Pierce remained defiant to the end. Following Lincoln’s assassination, an angry mob surrounded Pierce’s home, demanding to know why he was not flying the American flag in mourning. The old clubhouse politician stood his ground, reminding the crowd of his family’s military service and his own combat record in Mexico, stating that if his decades of service had left his devotion to the flag in doubt, “it is too late now to remove it”.

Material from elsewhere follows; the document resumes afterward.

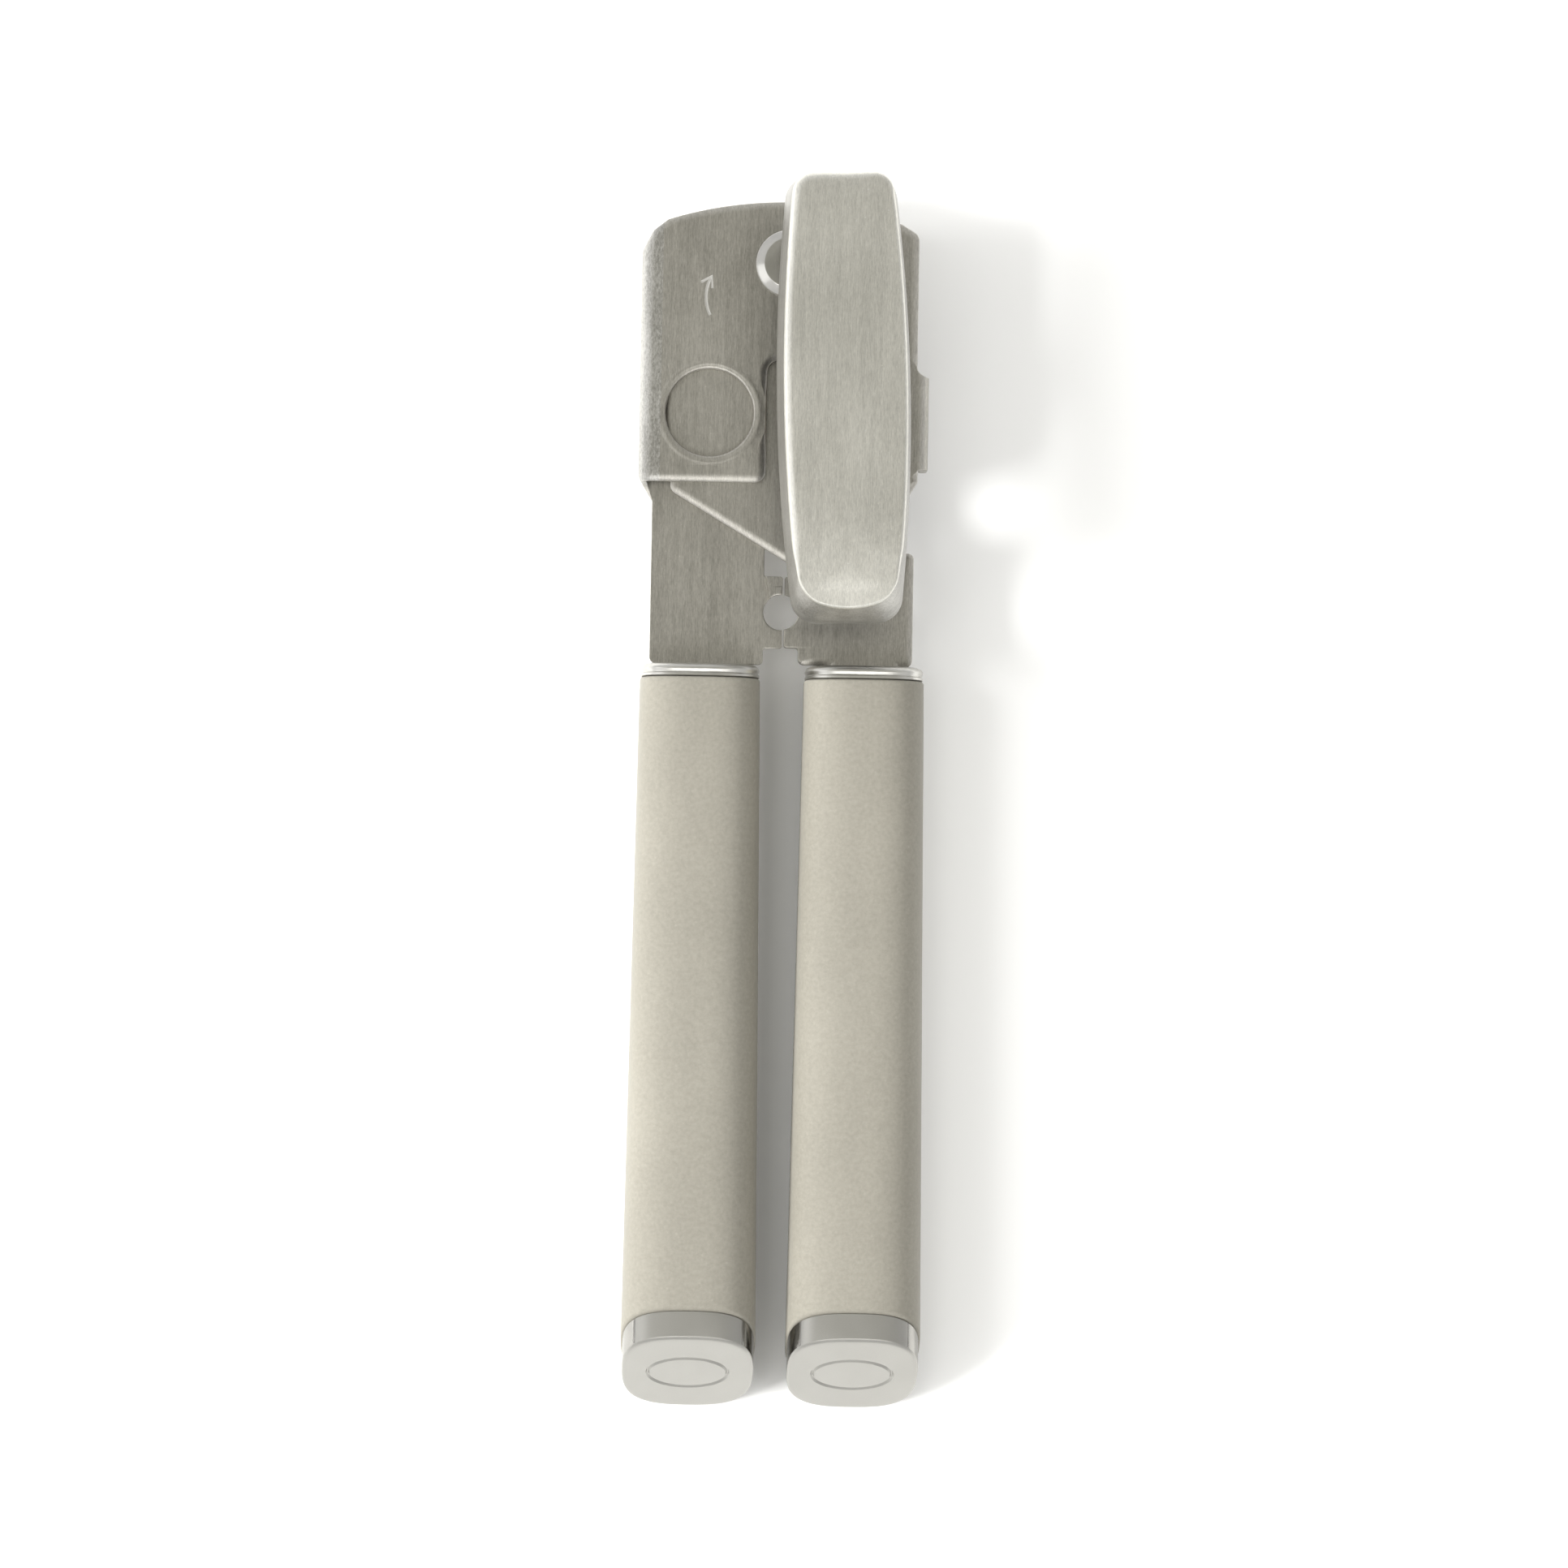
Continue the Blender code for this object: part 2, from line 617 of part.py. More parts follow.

Conclusion Franklin Pierce died in 1869, struggling with severe alcoholism and mourning the loss of his wife and his closest friend, the novelist Nathaniel Hawthorne. His life serves as a blaring historical warning for the modern political era. Pierce was not a malicious tyrant; he was an amiable, accommodating man who believed that maintaining the political machinery of his party was the highest form of patriotism. Yet, by prioritizing partisan loyalty and unity above all moral considerations—willingly sacrificing the rights of the enslaved and ignoring the rising tide of northern conscience just to keep his political coalition intact—Franklin Pierce fractured the very republic he had sworn to preserve. His presidency proves that when leaders govern exclusively to appease their party’s extremes, they risk losing the nation entirely.